= The Free Black Women's Library =

Literary organization in New York City

The Free Black Women's Library is an organization that hosts a mobile library based primarily in New York City, and is focused on sharing literature written by Black women. It was founded by the Nigerian American Ola Ronke Akinmowo in Brooklyn in 2015.

==History==
The library was founded by Ola Ronke Akinmowo in 2015. Initially, Akinmowo used social media to ask people to send her any books written by Black women. After some weeks, Akinmowo received about 100 books for her project. The library's holdings grew to about 450 books in 2016, and to about 1000 books in 2018. One reason for this growth was because the library required visitors to donate a book in order to borrow them.

Akinmowo's work in developing this mobile library also served as inspiration for other mobile libraries focused on specific groups, such as Pilipinx American Library.

==Pop-up libraries==
Events through the Free Black Women's Library typically involve Akinmowo physically bringing the book collection to different places, such as street corners and community spaces. Initially, this was done using a bike trailer when the collection was small, but is now typically done by car with the help of friends or community groups. The collection includes works from many authors, such as such as Octavia Butler, Audre Lorde, Monique W. Morris, Zora Neale Hurston, and Toni Morrison. The organization hosts temporary libraries in different neighborhoods of New York City on a monthly basis, such as Bed-Stuy, and has also been present at the NY Art Book Fair. It has also hosted libraries in other locations around the United States, such as in Chicago, Philadelphia, Baltimore, Atlanta and Detroit. In addition, the library hosts events such as film screenings, workshops and live performances.

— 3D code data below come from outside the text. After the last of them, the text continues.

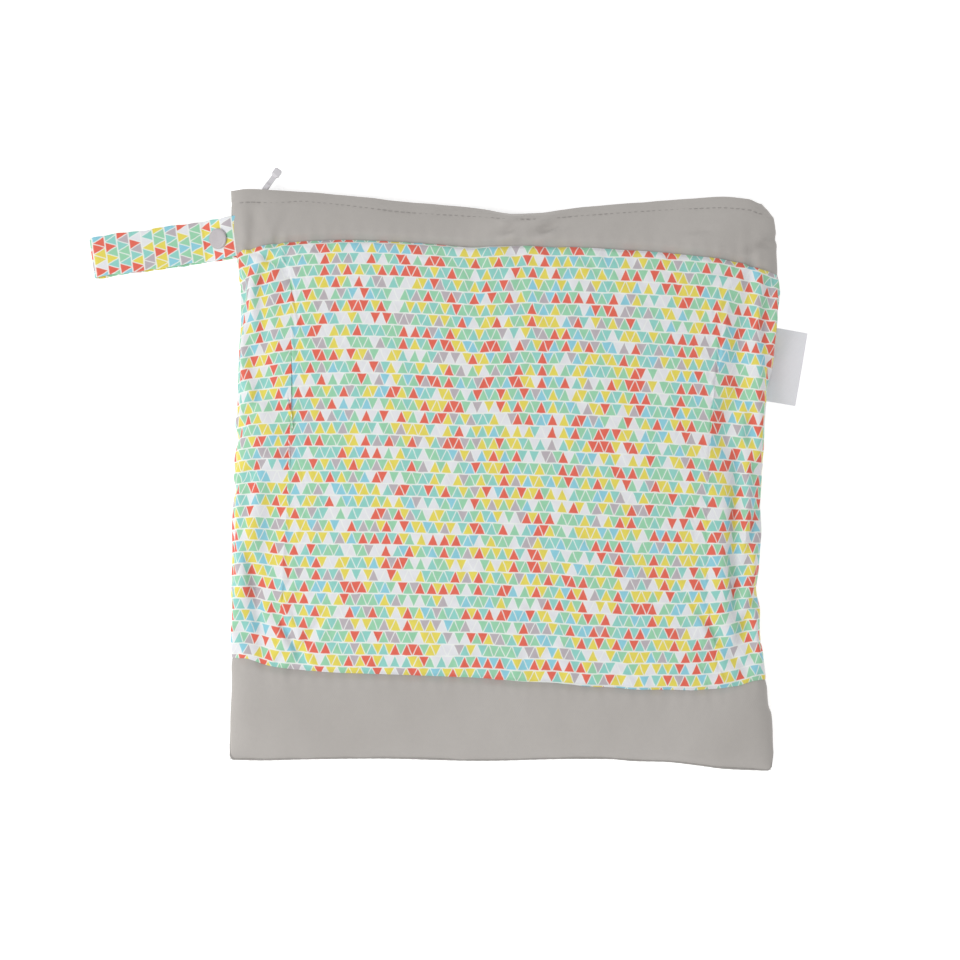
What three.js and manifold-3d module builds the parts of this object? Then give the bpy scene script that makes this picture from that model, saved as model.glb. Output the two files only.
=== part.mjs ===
// A cloth wet bag lying on its back: printed front, zip along the top, snapped carry strap, side label.
// +X runs across the bag, +Y towards the zip and +Z up out of the front. Lengths are millimetres.
// The origin is on the flat underside of the back panel, in the middle of the bag.
import * as THREE from 'three';
import { mergeVertices } from 'three/addons/utils/BufferGeometryUtils.js';
import Module from 'manifold-3d';

const wasm = await Module();
wasm.setup();

const { lerp, clamp, degToRad } = THREE.MathUtils;

// Bag
const BAG_WIDTH = 326;
const BAG_LENGTH = 342.4;
const LOFT = 30;
const CLOTH = 1.4;
const GAP = 0.3;
const SEAM_GAP = 0.6;
const TOP_DIP = 16.3;
const DIP_CENTRE = 5;
const DIP_SPREAD = 16;
const CORNER_DROP = 7.4;
const SIDE_ROLL = 20;
const SHOULDER_INSET = 23;
const BACK_RISE = 9.5;
const RISE_RUN = 34;
const FOLD_DEPTH = 2.6;

// Zip
const COIL_WIDTH = 4.4;
const COIL_DEPTH = 2.2;
const COIL_CORNER = 0.66;
const COIL_INSET = 5.2;
const TAPE_THICK = 0.8;
const ZIP_END_INSET = 9;
const BACK_TOP_INSET = 3.9;
const ZIP_LEVEL = 0.43;

// Slider and pull
const SLIDER_FROM_LEFT = 17.2;
const SLIDER_LENGTH = 9;
const SLIDER_PLATE = 1.2;
const SLIDER_CLEARANCE = 0.35;
const FLANGE = 0.8;
const SLIDER_NOSE = 1.3;
const SLIDER_CORNER = 0.7;
const BRIDGE_LENGTH = 7;
const BRIDGE_BAR = 0.9;
const BRIDGE_WIDTH = 1.6;
const BRIDGE_CORNER = 1.1;
const EYE_PIN = 1.3;
const PULL_LENGTH = 17.4;
const PULL_SHAFT = 3;
const PULL_WAIST = 3.3;
const PULL_SHOULDER = 2.2;
const PULL_SLOT = 4.5;
const PULL_HEAD = 4.6;
const PULL_HEAD_LENGTH = 4.2;
const PULL_TAPER = 1.4;
const PULL_CORNER = 0.8;
const PULL_EYE_WIDTH = 5;
const PULL_ANGLE = 57;

// Strap
const STRAP_WIDTH = 25;
const STRAP_REACH = 86.4;
const STRAP_THICK = 2;
const STRAP_SPACE = 3.5;
const STRAP_TILT = 8;
const STRAP_FROM_TOP = 29.2;
const STRAP_END = 0.9;
const STRAP_SLOPE = 18;
const STRAP_EASE = 3;

// Snap
const SNAP_AT = 8.2;
const CAP_DIAMETER = 12.4;
const CAP_HEIGHT = 1.5;
const SOCKET_DIAMETER = 10.4;
const SOCKET_BORE = 5.2;
const SOCKET_HEIGHT = 1.9;
const SOCKET_CORNER = 0.8;
const STUD_FLANGE = 0.8;
const STUD_KNOB = 1.8;
const STUD_EDGE = 0.25;

// Label
const LABEL_WIDTH = 44;
const LABEL_REACH = 21;
const LABEL_THICK = 0.6;
const LABEL_SPACE = 0.5;
const LABEL_TILT = -9.5;
const LABEL_FROM_TOP = 105.2;
const LABEL_DROOP = 6.5;

// How finely the cloth is divided
const CROWN_COLUMNS = 26;
const ZIP_STEPS = 36;
const ROUND_SIDES = 20;
const TURN_SIDES = 8;
const STRAP_STEPS = 30;
const LABEL_STEPS = 12;

const HALF_WIDTH = BAG_WIDTH / 2;
const TOP_Y = BAG_LENGTH / 2;
// Half a gap between two pieces, as a share of the way down the bag.
const HALF_GAP = GAP / 2 / BAG_LENGTH;

// The zip edge seen from above: its sag below the highest point, as a share of TOP_DIP.
const TOP_EDGE = [
  { across: -1.0, dip: 0.05 },
  { across: -0.95, dip: 0.0 },
  { across: -0.84, dip: 0.05 },
  { across: -0.59, dip: 0.245 },
  { across: -0.38, dip: 0.466 },
  { across: -0.134, dip: 0.69 },
  { across: -0.064, dip: 0.8 },
  { across: -0.015, dip: 0.965 },
  { across: 0.04, dip: 1.0 },
  { across: 0.134, dip: 0.91 },
  { across: 0.27, dip: 0.7 },
  { across: 0.51, dip: 0.5 },
  { across: 0.683, dip: 0.374 },
  { across: 0.81, dip: 0.295 },
  { across: 0.9, dip: 0.37 },
  { across: 0.945, dip: 0.53 },
  { across: 1.0, dip: 0.56 },
];

// The bottom seam seen from above: how far it runs past BAG_LENGTH, as a share of CORNER_DROP.
const BOTTOM_EDGE = [
  { across: -1.0, drop: -0.12 },
  { across: -0.91, drop: 0.08 },
  { across: -0.745, drop: 0.03 },
  { across: -0.47, drop: -0.03 },
  { across: -0.09, drop: 0.15 },
  { across: 0.25, drop: 0.0 },
  { across: 0.385, drop: 0.01 },
  { across: 0.485, drop: 0.18 },
  { across: 0.587, drop: 0.23 },
  { across: 0.72, drop: 0.54 },
  { across: 0.81, drop: 0.8 },
  { across: 0.94, drop: 0.95 },
  { across: 1.0, drop: 1.0 },
];

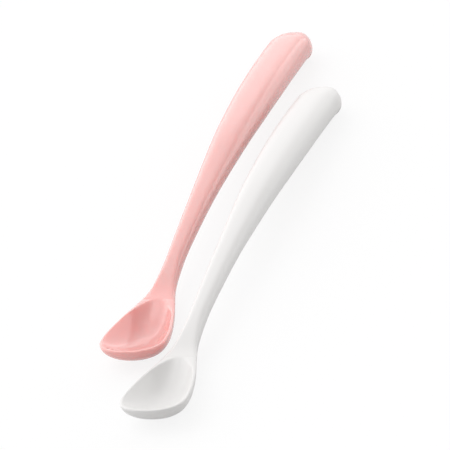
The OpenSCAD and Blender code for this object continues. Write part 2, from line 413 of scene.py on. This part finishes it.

The library continues to maintain a policy that visitors who come to the mobile library to take a book should also leave one written by a Black woman.

In 2019, Asha Grant founded the Los Angeles chapter of the Library, which continues to operate in a mobile capacity through direct donations and trade at pop-up locations, or at selected drop-off centers that "actively support marginalized communities." In July 2020, Grant announced a permanent space in Los Angeles, a bookstore named Salt Eaters in Inglewood, "where young Black girls, women, femmes and gender-nonconforming people never have to search for stories that represent them, because they will be front and center".

In 2024, the Atlanta branch of The Free Black Women's Library went off of hiatus and has been having pop up book and writing events across Atlanta.

The Atlanta branch services all Black people while the original mobile library is specifically for Black women.